Al llegar la noche su mente se encontraba abotargada, así era todos los días, se sentía saturada de palabras e imágenes, de problemas laborales y personales, le pesaban los trabajos realizados y los proyectos por emprender, la sobrecargaban los sueños incumplidos y los miedos.
Tenía rutinas a la hora de ir a dormir, dicen que eso ayuda a conciliar el sueño.
Como una hechicera, había preparado su particular cartuja, su privado monasterio.
Una bolsa con flores de lavanda colgaba del cabecero de su cama para favorecer la calma y remediar el insomnio. Un "atrapasueños" pendulaba sobre el tálamo, junto al transparente velo del mosquitero, filtrando las pesadillas y dejando pasar sólo los buenos sueños, aquellas quedaban entre sus redes y se desvanecerían con el primer rayo de luz del amanecer.
Colores, aromas, texturas, luces y sombras, ángeles y amuletos, todo estaba perfectamente estudiado para crear un ambiente propicio al sueño. La panacea universal. Supersticiones, magias y remedios.
Tras una relajante ducha y una frugal cena se embutió entre las suaves sábanas de blanco algodón y esperó ese prodigioso estado de inconsciencia.
Dio una y mil vueltas, probó mil y una posturas, suspiró mil veces y, mil veces convocó al sueño que no llegaba.
Se iban sumando horas en el reloj y comenzó a desesperarse. En su desvelo la mente comenzó a traer imágenes que ella rechazaba para sumergirse en la nada. Desechaba los pensamientos en busca del vacío. Entre ellos acudió un recuerdo agradable, lo evocó, lo recreo y sintió un estremecimiento. Se abandonó a la memoria y se dejó llevar para revivirlo.
Sus ojos se cerraron con fuerza para alcanzar la distancia que la separaba de aquellos momentos, y trajeron las imágenes. Sus labios pronunciaron en silencio palabras dichas entonces, y sonaron en el recuerdo. Sus manos comenzaron a deslizarse suavemente por su piel, como otras manos lo hicieran. Palpaban, acariciaban, oprimían, buscaban y encontraban. Iban guiadas por una fuerza exterior y tan ávidas de sentir que no hubo monte, llanura o valle que no fuera recorrido por ellas. Llegaron a lo más recóndito del paisaje y, conocedoras de su estructura se expresaron con precisión. Así comenzó la agonía.
Se curvó su cuerpo y se estiraron sus piernas. Una profunda respiración agitó sus pechos. En sus retinas, labios, bocas, lenguas, manos, ojos, cuerpos, sexos, aparecían como fotogramas proyectados a baja frecuencia.

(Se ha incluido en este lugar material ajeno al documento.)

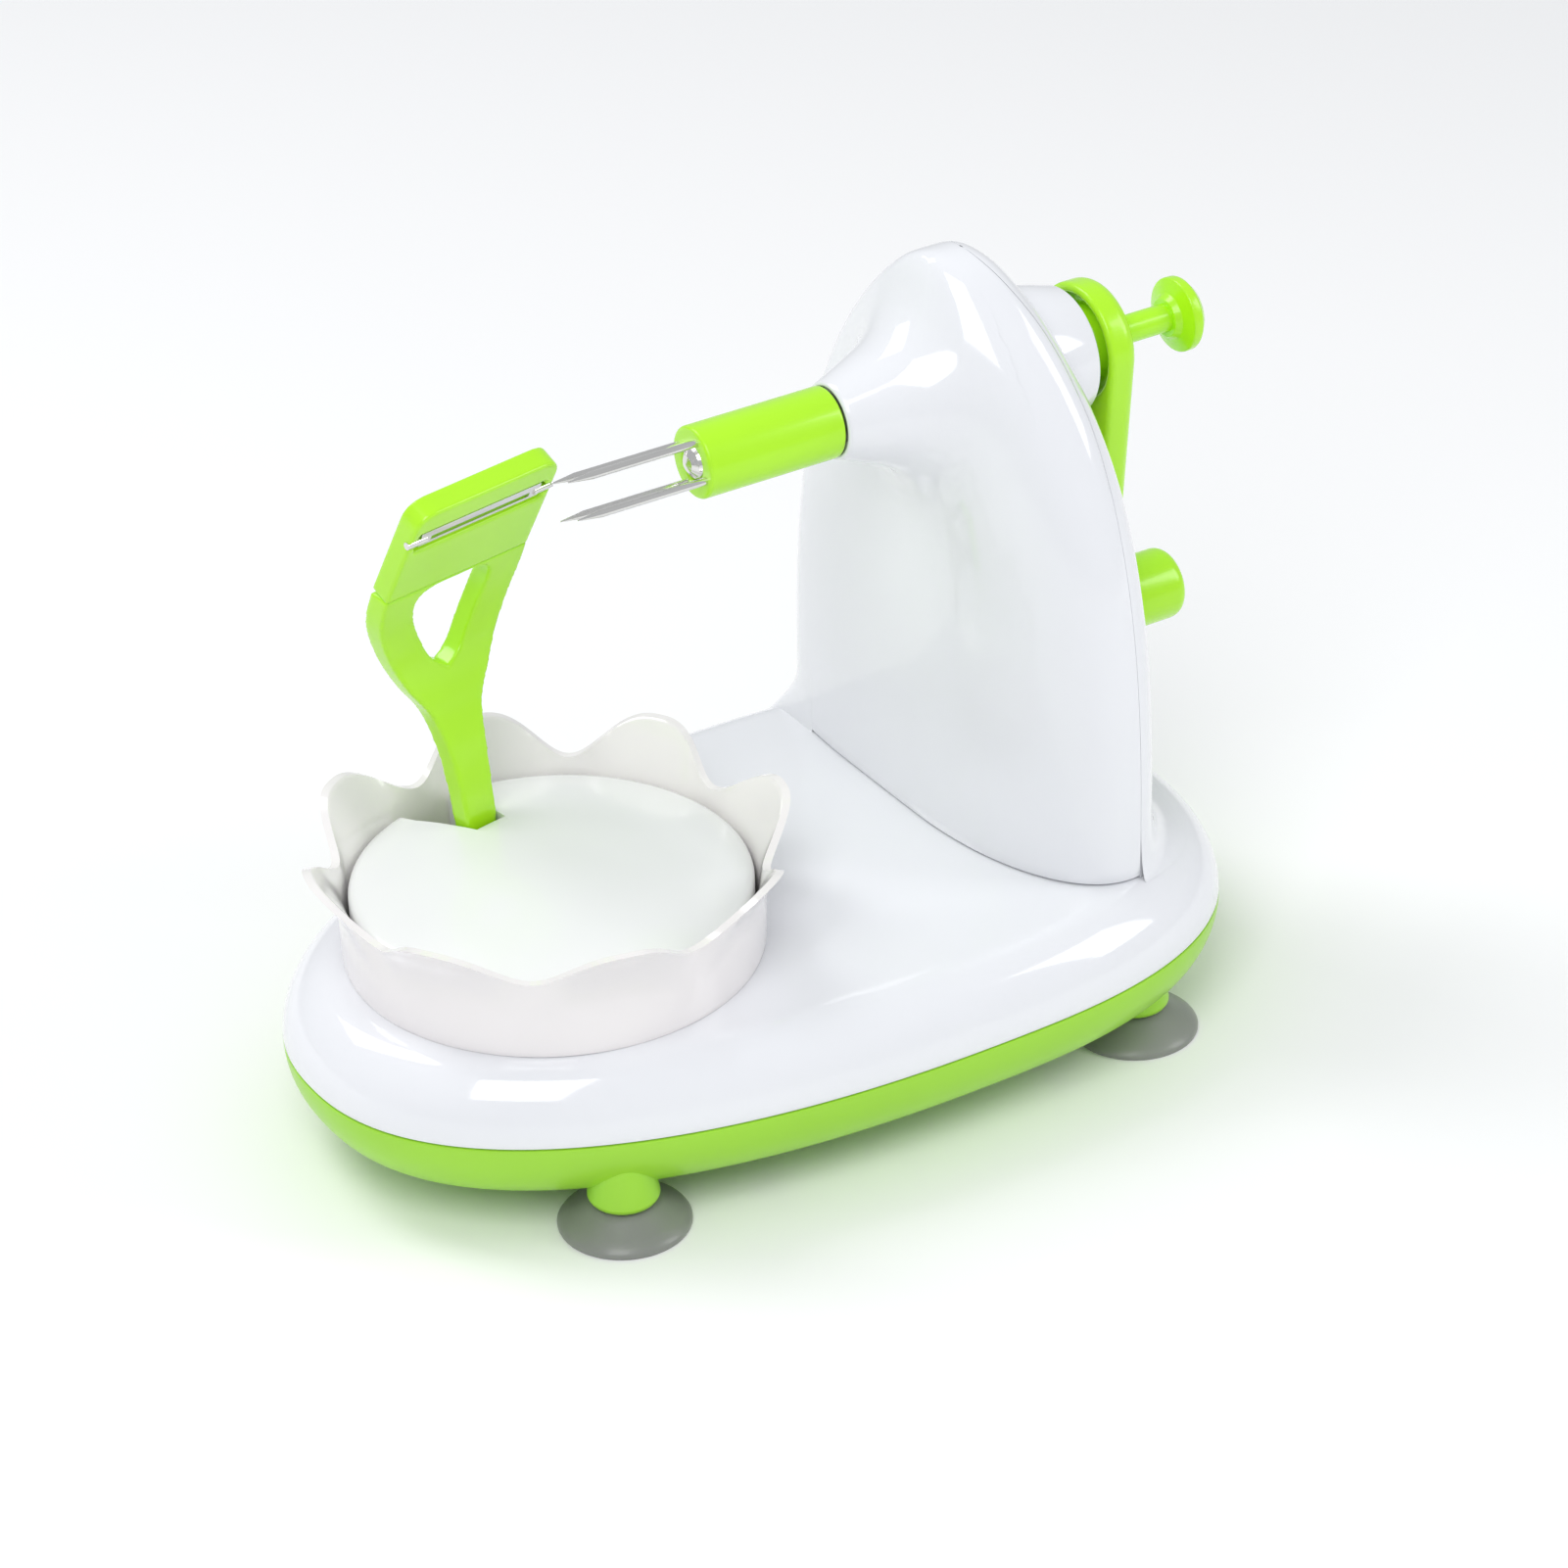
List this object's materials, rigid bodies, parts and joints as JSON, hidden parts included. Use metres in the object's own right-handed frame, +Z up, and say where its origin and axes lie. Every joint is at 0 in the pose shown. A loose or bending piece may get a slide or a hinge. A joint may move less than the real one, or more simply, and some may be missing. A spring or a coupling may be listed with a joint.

Sentía besos apasionados, miradas anhelantes, bocas insaciables, caricias ambiciosas. Sudaba, suspiraba, se retorcía, acariciaba todos los cuerpos de toda la tierra, acariciaba la tierra misma. Ella era todo. Y gritó callada. Y tras un ahogado gemido dejó de ser.
No era, no existía, no estaba. Solo el vacío, la nada. La muerte. Por un instante, la muerte.
Al despertar miró el "atrapasueños" y sonrió agradecida por desviar sus temores. No recordaba haber soñado. Pensó en lo cansada que había llegado a la cama y la rapidez con la que se había quedado profundamente dormida. Se encontraba renovada, nueva, feliz y esperanzada.